> **WHAT TO PRODUCE**: Locate each line containing the string "shown" and copy it out.
** start of SOURCE EXCERPT **
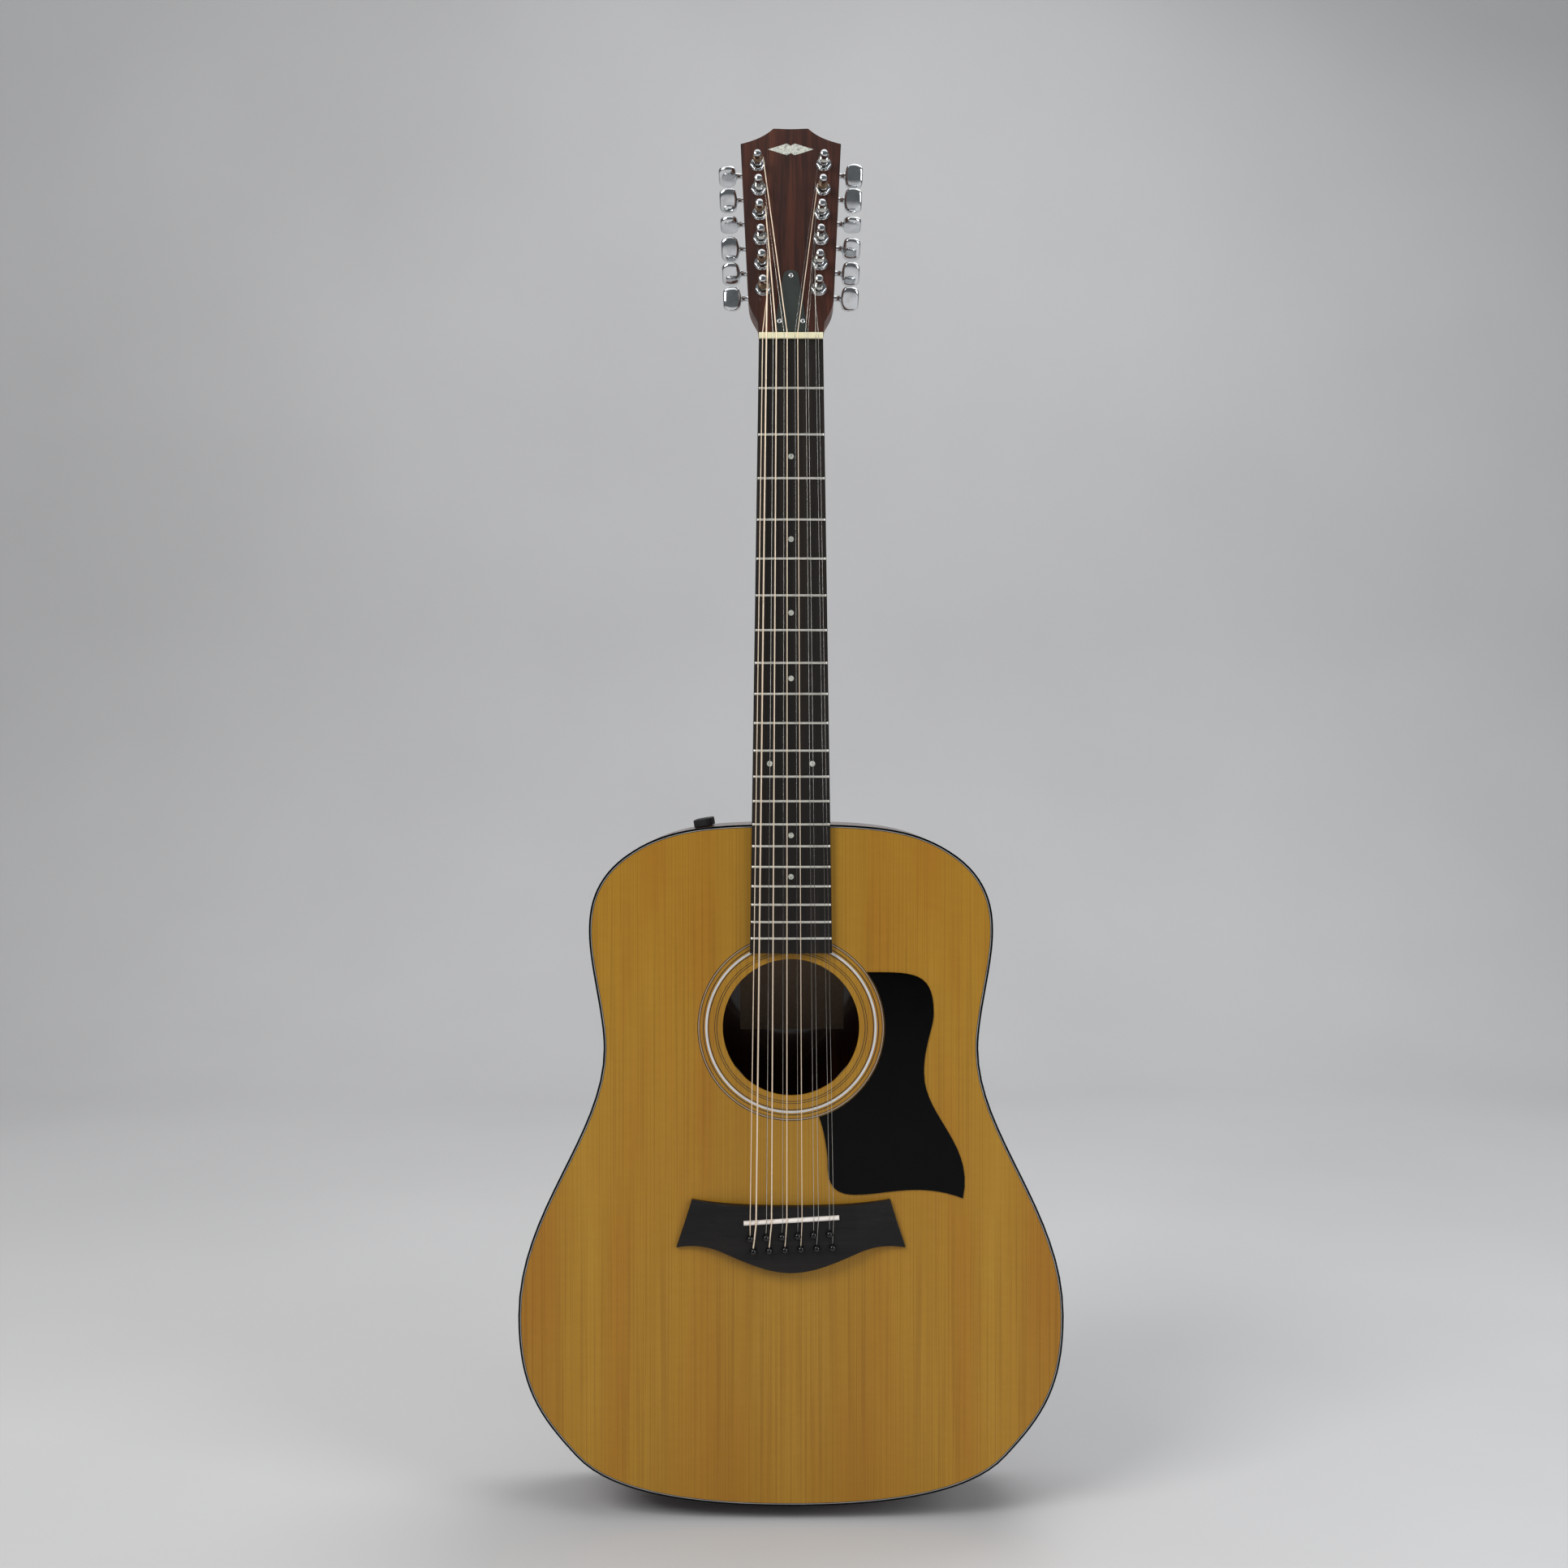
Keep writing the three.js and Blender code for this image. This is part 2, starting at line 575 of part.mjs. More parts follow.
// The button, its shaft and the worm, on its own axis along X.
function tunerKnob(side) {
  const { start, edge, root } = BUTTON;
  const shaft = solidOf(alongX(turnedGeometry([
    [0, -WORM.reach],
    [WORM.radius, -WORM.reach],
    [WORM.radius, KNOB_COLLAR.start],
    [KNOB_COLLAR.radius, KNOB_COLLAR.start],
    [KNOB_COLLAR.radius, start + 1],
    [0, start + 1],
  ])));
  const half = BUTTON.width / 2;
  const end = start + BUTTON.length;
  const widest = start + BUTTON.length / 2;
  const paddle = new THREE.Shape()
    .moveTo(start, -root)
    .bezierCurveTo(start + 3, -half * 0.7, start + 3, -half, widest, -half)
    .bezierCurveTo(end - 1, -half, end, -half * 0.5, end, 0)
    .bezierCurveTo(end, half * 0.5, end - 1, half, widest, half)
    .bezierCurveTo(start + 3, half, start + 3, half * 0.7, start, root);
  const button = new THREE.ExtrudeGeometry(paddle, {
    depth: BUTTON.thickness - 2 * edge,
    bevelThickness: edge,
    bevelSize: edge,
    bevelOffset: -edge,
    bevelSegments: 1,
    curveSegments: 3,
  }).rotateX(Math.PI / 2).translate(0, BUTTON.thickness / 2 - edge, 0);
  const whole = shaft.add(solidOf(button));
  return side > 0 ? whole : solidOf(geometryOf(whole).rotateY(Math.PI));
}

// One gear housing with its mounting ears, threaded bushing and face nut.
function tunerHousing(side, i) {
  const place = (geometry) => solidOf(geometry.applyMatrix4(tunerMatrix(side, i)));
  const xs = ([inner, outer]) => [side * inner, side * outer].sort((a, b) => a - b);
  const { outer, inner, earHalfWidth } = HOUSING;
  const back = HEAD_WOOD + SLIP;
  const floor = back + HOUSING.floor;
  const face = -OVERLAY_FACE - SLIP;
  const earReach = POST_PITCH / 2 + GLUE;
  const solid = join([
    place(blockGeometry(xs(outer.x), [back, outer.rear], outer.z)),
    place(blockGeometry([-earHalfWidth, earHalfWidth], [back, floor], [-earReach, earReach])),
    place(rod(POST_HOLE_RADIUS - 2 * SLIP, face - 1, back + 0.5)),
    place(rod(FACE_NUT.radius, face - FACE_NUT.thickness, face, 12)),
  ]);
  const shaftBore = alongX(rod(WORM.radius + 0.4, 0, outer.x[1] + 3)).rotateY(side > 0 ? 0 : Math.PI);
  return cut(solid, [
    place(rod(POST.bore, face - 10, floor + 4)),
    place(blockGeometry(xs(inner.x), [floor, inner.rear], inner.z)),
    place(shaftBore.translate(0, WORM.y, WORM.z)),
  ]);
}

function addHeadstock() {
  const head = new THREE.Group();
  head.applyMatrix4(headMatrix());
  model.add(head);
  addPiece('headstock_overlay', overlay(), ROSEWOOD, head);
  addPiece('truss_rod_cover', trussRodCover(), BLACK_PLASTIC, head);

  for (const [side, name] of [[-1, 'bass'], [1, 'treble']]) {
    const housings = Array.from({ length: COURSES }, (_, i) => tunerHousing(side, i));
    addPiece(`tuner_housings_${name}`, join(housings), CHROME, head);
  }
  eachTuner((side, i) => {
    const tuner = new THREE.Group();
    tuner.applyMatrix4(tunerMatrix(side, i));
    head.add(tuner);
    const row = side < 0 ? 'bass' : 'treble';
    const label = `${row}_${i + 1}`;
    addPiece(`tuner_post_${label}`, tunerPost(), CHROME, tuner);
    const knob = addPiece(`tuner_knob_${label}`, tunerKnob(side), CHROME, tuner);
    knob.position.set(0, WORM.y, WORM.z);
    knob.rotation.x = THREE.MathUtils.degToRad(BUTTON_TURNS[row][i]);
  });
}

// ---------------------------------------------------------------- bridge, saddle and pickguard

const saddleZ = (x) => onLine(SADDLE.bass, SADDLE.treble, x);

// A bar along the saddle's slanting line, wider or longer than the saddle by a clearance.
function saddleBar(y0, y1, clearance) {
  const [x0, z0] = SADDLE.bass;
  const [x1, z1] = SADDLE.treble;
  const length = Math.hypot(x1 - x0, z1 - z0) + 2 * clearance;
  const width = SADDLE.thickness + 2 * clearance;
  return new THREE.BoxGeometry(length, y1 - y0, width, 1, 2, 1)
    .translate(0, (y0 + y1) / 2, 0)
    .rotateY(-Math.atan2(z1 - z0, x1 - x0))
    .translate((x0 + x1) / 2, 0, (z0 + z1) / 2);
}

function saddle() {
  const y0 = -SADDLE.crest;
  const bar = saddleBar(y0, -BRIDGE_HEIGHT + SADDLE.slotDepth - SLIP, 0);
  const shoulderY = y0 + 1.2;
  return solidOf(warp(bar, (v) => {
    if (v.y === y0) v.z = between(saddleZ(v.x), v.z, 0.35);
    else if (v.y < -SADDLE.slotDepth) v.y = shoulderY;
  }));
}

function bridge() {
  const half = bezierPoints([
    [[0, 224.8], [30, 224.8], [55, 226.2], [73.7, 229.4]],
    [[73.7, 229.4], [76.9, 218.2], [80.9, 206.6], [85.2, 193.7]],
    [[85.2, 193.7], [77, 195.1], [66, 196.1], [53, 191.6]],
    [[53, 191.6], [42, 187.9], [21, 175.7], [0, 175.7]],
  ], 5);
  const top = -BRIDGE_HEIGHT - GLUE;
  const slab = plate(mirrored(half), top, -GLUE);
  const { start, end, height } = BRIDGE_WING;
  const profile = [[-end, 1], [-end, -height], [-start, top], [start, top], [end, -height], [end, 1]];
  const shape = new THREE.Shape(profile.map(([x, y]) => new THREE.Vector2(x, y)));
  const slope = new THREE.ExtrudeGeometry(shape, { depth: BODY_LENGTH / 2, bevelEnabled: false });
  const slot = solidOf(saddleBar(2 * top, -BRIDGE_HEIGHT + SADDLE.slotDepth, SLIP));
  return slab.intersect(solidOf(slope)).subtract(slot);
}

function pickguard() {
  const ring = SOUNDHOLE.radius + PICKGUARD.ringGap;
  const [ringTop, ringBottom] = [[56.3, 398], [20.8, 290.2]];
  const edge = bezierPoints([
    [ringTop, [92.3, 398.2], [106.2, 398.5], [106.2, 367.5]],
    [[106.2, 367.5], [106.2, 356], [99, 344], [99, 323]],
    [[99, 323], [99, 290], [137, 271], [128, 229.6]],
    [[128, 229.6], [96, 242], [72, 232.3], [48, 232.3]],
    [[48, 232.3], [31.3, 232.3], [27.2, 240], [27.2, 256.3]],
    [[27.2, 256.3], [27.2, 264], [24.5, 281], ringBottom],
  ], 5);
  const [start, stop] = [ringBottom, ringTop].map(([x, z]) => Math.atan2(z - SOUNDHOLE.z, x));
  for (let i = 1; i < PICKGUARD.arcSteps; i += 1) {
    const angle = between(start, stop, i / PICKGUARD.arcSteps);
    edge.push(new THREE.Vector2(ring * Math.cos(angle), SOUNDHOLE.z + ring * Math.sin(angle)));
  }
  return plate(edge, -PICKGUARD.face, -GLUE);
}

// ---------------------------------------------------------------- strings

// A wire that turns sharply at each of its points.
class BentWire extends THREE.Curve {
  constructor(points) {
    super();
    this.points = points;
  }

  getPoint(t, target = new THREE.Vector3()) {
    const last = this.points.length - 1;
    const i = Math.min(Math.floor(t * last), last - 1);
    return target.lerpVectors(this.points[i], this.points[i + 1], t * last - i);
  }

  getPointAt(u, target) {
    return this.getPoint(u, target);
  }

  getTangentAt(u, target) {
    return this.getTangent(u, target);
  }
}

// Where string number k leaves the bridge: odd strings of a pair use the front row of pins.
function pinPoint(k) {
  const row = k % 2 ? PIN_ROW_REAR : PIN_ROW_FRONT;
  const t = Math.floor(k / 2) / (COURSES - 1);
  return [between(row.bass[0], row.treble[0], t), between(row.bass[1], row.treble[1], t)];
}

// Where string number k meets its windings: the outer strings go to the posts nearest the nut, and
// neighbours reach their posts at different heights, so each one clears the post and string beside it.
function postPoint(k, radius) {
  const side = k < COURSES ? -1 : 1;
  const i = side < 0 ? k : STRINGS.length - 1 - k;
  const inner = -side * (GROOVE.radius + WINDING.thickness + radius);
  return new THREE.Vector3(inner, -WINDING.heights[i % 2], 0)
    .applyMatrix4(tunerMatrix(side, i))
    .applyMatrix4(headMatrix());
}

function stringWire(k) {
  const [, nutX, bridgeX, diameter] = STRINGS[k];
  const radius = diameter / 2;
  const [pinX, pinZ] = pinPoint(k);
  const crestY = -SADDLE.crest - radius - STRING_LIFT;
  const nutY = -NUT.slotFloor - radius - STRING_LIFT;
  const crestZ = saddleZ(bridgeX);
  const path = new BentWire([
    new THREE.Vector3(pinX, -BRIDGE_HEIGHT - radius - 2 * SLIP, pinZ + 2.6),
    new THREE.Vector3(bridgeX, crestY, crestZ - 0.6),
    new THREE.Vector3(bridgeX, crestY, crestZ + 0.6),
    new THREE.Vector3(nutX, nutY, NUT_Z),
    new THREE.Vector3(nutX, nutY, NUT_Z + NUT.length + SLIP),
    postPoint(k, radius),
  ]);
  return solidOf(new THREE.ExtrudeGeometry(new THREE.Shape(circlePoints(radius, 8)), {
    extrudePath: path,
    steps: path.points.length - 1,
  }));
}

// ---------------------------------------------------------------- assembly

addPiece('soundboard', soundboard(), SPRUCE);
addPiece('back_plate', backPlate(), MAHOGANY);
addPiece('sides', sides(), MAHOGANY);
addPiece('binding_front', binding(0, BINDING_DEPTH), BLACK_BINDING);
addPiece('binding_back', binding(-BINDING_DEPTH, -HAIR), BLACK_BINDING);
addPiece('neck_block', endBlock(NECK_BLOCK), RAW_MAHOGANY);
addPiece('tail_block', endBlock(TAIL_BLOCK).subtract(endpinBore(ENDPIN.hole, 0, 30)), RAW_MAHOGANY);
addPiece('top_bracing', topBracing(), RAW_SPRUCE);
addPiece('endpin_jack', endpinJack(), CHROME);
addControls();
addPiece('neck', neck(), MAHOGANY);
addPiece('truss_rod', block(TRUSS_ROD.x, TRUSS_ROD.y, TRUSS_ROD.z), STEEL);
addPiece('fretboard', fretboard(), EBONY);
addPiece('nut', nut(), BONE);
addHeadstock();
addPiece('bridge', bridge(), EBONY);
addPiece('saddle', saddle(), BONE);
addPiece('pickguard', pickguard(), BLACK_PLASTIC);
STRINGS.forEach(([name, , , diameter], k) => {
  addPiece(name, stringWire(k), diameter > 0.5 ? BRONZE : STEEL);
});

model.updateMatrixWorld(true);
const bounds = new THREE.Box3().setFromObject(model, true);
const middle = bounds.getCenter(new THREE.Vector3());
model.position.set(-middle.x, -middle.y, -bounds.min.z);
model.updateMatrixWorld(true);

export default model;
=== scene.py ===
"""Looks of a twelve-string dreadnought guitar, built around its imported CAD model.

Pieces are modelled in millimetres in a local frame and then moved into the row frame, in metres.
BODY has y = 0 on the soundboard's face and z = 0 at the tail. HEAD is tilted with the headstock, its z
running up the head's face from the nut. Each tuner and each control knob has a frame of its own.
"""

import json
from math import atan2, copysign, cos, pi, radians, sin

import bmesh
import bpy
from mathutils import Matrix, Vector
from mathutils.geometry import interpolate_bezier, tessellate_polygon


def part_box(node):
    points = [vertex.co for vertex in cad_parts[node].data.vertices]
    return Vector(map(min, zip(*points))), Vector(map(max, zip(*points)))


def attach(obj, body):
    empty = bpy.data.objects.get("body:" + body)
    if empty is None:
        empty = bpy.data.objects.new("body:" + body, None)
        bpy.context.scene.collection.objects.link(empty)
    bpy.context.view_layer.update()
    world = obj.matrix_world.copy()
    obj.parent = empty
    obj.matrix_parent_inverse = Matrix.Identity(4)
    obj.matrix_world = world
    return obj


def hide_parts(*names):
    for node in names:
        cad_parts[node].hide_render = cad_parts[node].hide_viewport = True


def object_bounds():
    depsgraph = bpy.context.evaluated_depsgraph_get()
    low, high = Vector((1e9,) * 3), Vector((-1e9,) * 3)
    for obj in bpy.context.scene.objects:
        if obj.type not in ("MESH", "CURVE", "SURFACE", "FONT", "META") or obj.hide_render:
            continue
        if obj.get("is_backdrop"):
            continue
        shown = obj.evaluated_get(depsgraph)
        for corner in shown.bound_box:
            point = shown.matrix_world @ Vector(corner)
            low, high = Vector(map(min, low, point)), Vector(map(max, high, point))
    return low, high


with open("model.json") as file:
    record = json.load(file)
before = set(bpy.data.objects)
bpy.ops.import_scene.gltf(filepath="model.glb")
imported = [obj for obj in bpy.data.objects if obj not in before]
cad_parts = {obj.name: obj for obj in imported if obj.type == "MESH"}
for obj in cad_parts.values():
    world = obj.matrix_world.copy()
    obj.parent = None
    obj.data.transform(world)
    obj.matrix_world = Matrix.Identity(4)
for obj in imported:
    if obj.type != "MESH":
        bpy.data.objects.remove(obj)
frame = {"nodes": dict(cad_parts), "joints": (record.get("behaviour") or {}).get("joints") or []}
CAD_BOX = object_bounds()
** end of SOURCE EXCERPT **
> **RIGHT ANSWER**:
        shown = obj.evaluated_get(depsgraph)
        for corner in shown.bound_box:
            point = shown.matrix_world @ Vector(corner)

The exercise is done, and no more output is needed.